Было очевидно, что это – конец. Сборник попал на рецензию Зелинскому неслучайно: его приговор был окончательным и обжалованью не подлежал. Но не исключено, что Цветаева понимала, что с официальной точки зрения Зелинский прав: там, где процветает социалистический реализм, ее поэзия неуместна. Мур принимал точку зрения Зелинского. В его дневнике есть запись: «23.ХП.40. <...>Те стихи, которые мать понесла в Гослит для ее книги, оказались неприемлемыми. Теперь она понесла другие стихи – поэмы – может, их напечатают. Отрицательную рецензию, по словам Тагера, дал мой голицынский друг критик Зелинский. Сказал что-то о формализме. Между нами говоря, он совершенно прав...»[267] Вряд ли до этого Цветаева читала статьи Зелинского, но они приятельствовали в Голицыне, вместе гуляли, беседовали о поэзии, он слушал ее стихи и, без сомнения, вслух восхищался ими... Безнравственность его отзыва поразила Цветаеву больше всего; она ответила ему на машинописном экземпляре своего «зарезанного» сборника: «P.S. Человек, смогший аттестовать такие стихи как формализм — просто бессовестный. Это я говорю – из будущего. М. Ц.».
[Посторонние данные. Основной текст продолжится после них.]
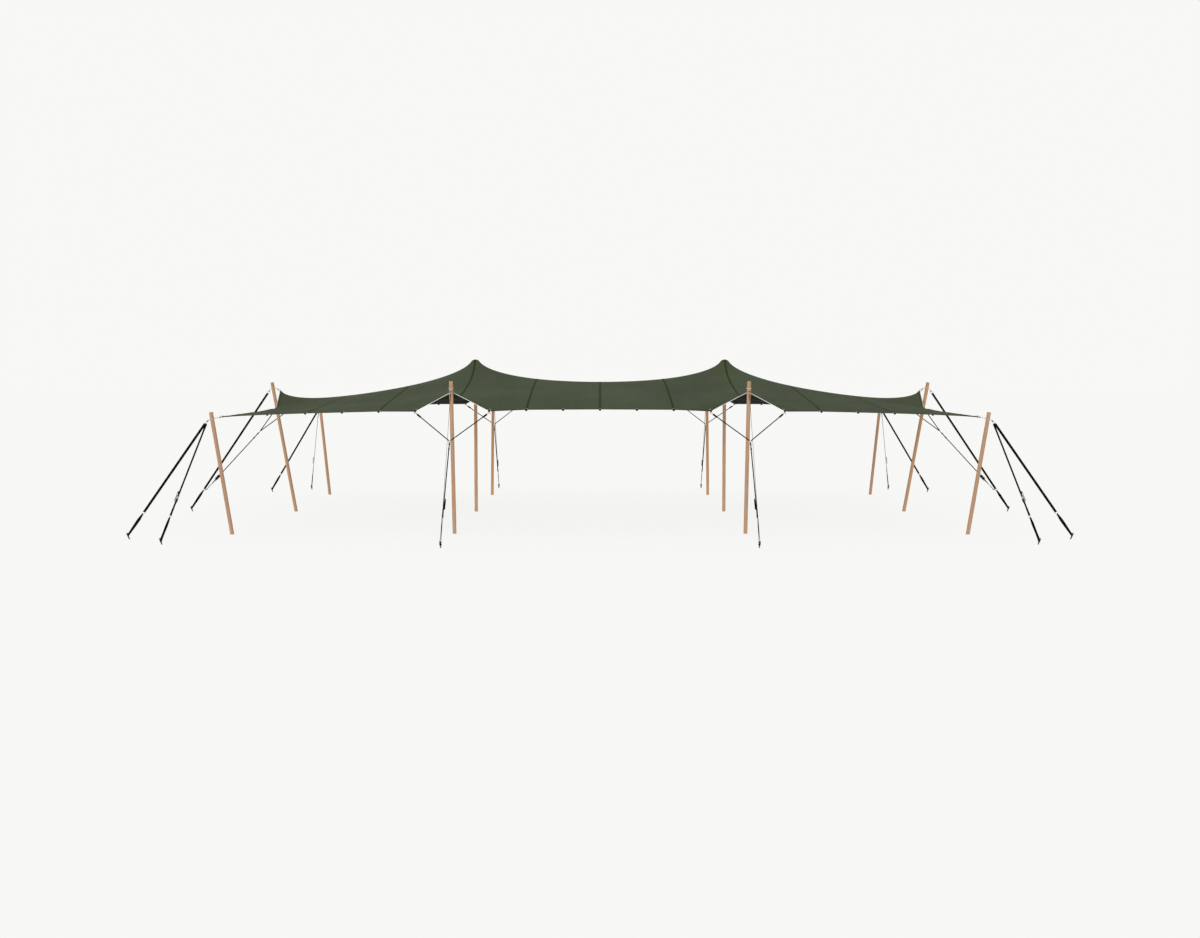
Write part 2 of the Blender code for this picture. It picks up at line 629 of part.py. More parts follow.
def build_rigging(webbing, rope, steel):
    """Guys, bridles and stakes of the four corners, four edge poles and two side poles."""
    corner = corner_guys()
    edge = edge_guy(Vector(EDGE_TIP), EDGE_FOOT, EDGE_TOP, EDGE_STAKE)
    side_set = edge_guy(Vector(SIDE_TIP), SIDE_FOOT, SIDE_TOP, SIDE_STAKE)
    edge_pulls = [Vector(EDGE_PULL) + Vector((d, 0.0, 0.0)) for d in (-EDGE_LOOP_STEP, EDGE_LOOP_STEP)]
    side_pulls = [Vector((SIDE_PULL[0], side * SIDE_PULL[1], SIDE_PULL[2])) for side in (-1, 1)]
    edge_bridle = bridle(edge_pulls, EDGE_FOOT, EDGE_TOP, EDGE_STAKE, EDGE_RATCHET_FRACTION, -1)
    side_bridle = bridle(side_pulls, SIDE_FOOT, SIDE_TOP, SIDE_STAKE, SIDE_RATCHET_FRACTION, 1)
    outer = stake_mesh(OUTER_STAKE, outward_from(CORNER_FOOT, OUTER_STAKE))
    inner = stake_mesh(INNER_STAKE, outward_from(CORNER_FOOT, INNER_STAKE))
    edge_stake = stake_mesh(EDGE_STAKE, outward_from(EDGE_FOOT, EDGE_STAKE))
    side_stake = stake_mesh(SIDE_STAKE, outward_from(SIDE_FOOT, SIDE_STAKE))
    for side, side_x in (("left", -1), ("right", 1)):
        for face, side_y in (("front", -1), ("back", 1)):
            place = f"{face}_{side}"
            add_object(f"corner_guys_{place}", mirrored(corner, side_x, side_y), webbing)
            add_object(f"edge_guy_{place}", mirrored(edge, side_x, side_y), webbing)
            add_object(f"edge_bridle_{place}", mirrored(edge_bridle, side_x, side_y), rope)
            add_object(f"corner_stake_outer_{place}", mirrored(outer, side_x, side_y), steel)
            add_object(f"corner_stake_inner_{place}", mirrored(inner, side_x, side_y), steel)
            add_object(f"edge_stake_{place}", mirrored(edge_stake, side_x, side_y), steel)
        add_object(f"side_guy_{side}", mirrored(side_set, side_x, 1), webbing)
        add_object(f"side_bridle_{side}", mirrored(side_bridle, side_x, 1), rope)
        add_object(f"side_stake_{side}", mirrored(side_stake, side_x, 1), steel)


def main():
    """Build the whole tent."""
    clear_scene()
    add_object("canopy", canopy_mesh(), finish("canopy_cloth", (0.072, 0.084, 0.051), 0.85))
    build_poles(finish("pole_timber", (0.47, 0.26, 0.15), 0.55))
    webbing = finish("guy_webbing", (0.012, 0.012, 0.013), 0.6)
    rope = finish("bridle_rope", (0.10, 0.10, 0.10), 0.8)
    build_rigging(webbing, rope, finish("stake_steel", (0.10, 0.10, 0.11), 0.45, 0.9))


main()
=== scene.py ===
"""Looks of a stretch tent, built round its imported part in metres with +Z up.

One tensioned olive sheet lies over two rubber pole heads and is drawn out by ropes, webbing guys,
rope bridles with ratchets, and steel stakes. The tent is symmetric left to right and front to back,
so each set of rigging is shaped once at +X and +Y and mirrored to its other places.
"""

from __future__ import annotations

import logging
import math
from collections.abc import Iterable, Sequence
from dataclasses import dataclass, field
from enum import Enum
from functools import cached_property

import bpy
import numpy as np
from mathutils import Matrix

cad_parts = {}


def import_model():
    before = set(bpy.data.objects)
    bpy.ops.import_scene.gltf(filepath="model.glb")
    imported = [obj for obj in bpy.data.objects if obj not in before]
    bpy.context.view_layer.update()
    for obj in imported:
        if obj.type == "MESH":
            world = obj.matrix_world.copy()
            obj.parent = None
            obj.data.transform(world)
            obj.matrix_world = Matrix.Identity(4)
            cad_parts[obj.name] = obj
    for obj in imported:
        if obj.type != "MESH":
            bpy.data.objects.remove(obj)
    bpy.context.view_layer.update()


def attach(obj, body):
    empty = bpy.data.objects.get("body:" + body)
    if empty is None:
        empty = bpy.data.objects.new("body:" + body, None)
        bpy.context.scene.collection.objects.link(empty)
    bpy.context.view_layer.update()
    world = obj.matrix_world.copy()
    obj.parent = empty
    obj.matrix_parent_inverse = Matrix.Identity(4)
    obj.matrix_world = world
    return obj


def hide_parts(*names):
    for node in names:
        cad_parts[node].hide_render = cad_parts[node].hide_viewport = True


LOG = logging.getLogger("stretch_tent")
BODY = "root"
UP = np.array([0.0, 0.0, 1.0])
SHARP_ANGLE = math.radians(38)
ROPE_LAY = 7
Array = np.ndarray
Node = bpy.types.Node
Socket = bpy.types.NodeSocket
Triple = tuple[float, float, float]
Colour = tuple[float, float, float, float]
Axes = tuple[Array, Array, Array]
Profile = Sequence[tuple[float, float]]


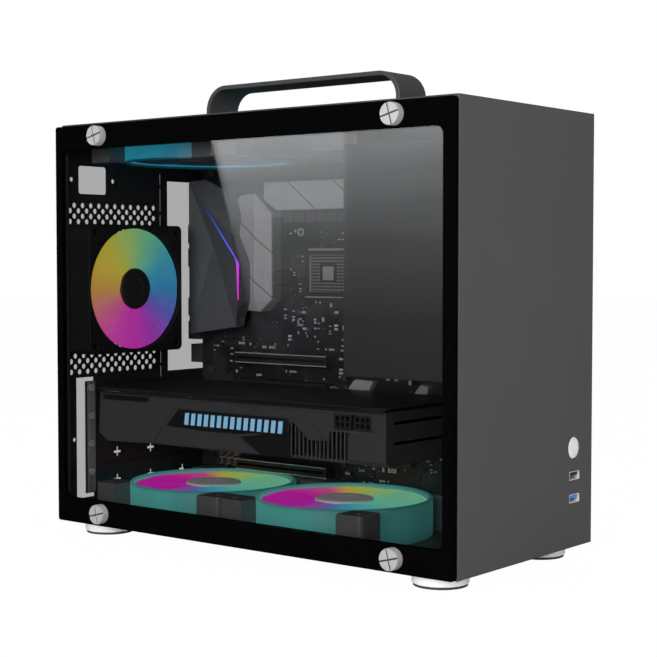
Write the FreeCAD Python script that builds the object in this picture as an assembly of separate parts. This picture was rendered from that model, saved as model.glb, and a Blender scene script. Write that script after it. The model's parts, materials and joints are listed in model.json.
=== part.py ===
import FreeCAD, Part
import math
import os

# A small desktop computer case with a glass side, a strap handle and a complete set of parts inside.
# The case is drawn from its own corner: X runs from the rear face to the front face, Y from the outer
# face of the glass to the far side, and Z up from the underside of the body. At the end everything is
# moved so that the origin lies under the middle of the whole case, on the surface that it stands on.

V = FreeCAD.Vector

# Outer body
body_length = 336.0
body_width = 162.5
body_height = 280.0
shell_sheet = 1.0
front_sheet = 1.5
glass_thickness = 4.0
gasket_thickness = 1.0
glass_rear_lip = 1.5
glass_top_gap = 1.5
glass_bottom_gap = 0.3
glass_corner_radius = 2.0
rear_rim = 12.0
front_rim = 8.0
top_rim = 16.0
bottom_rim = 16.0
panel_fold = 10.0
rear_fold = 6.0
loose_gap = 0.3
running_gap = 0.05

# Thumbscrews that hold the glass
thumb_head_radius = 6.75
thumb_head_height = 6.0
thumb_head_chamfer = 0.6
thumb_shank_radius = 1.95
thumb_slot_width = 0.9
thumb_slot_depth = 1.0
thumb_slot_turn = 15.0
thumb_inset_rear = 43.5
thumb_inset_front = 42.0
thumb_inset_top = 9.7
thumb_inset_bottom = 9.2
glass_hole_radius = 3.2
nut_radius = 4.2
nut_height = 3.0
gasket_width = 4.0
gasket_inset = 1.0

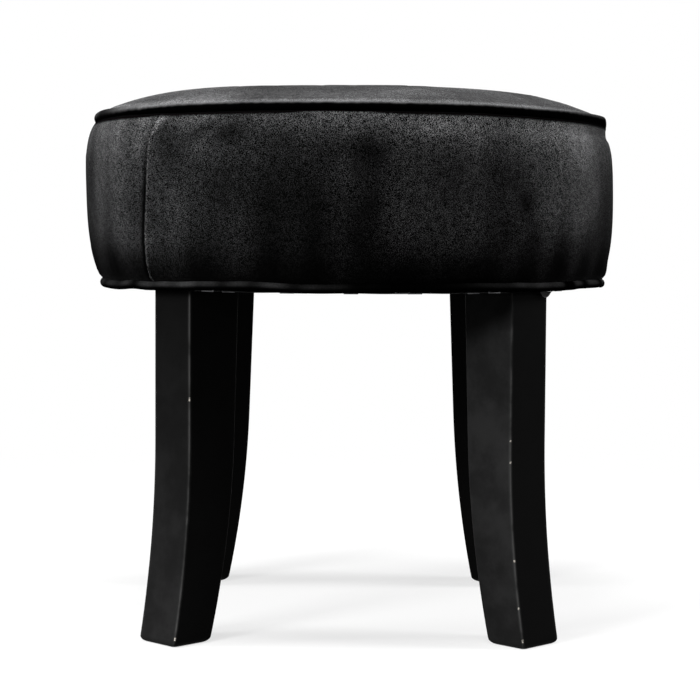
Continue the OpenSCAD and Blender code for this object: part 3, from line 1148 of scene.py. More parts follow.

Меня смущает состав сборника. По какому принципу Цветаева отобрала для него именно эти стихи? Почему не постаралась сделать его более «проходимым»?
Такие возможности у нее были. Нельзя было печатать «Стихи к Чехии» – в тот момент Советский Союз «дружил» с Германией. Но у нее были «Лучина», «Родина», «Стихи к сыну», «Стол», «Челюскинцы», «Никуда не уехали – ты да я...», «Тоска по родине! Давно...». Она должна была понимать, что стихи такого плана станут «ударными», дадут доброжелательному рецензенту возможность сказать о любви автора к родине, стремлении вырваться из эмиграции, критике им капитализма и буржуазии – все, что полагалось, чтобы «пробить» книгу. Но даже из «После России» Цветаева не включила «Спаси Господи, дым!..», «Хвала богатым», «Рассвет на рельсах», «Поэма заставы»... Почему? Не сыграла ли в этом свою роль ощущаемая ею невозможность жить? В Москве 1939—1940 годов ее душа – как двадцать лет назад – снова оказалась в «мертвой петле». В дни работы над сборником она записала: «Моя трудность (для меня – писания стихов и м<ожет> б<ыть> для других – понимания) в невозможности моей задачи. Например словами (то есть смыслами) сказать стон: а-а-а...» Этот неосуществимый в стихе стон сопутствует неотвязным мыслям о смерти: «Никто не видит – не знает, – что я год уже (приблизительно) ищу глазами – крюк... Я год примеряю – смерть» (запись от сентября 1940 года). Перед лицом смерти было нелепо лгать и приспосабливаться. Достаточно, что она «послушалась», решилась делать книгу. В остальном она поступила по собственному разумению. Сборник еще раз утверждал бескомпромиссность Цветаевой. Не был ли он ее последним вызовом судьбе?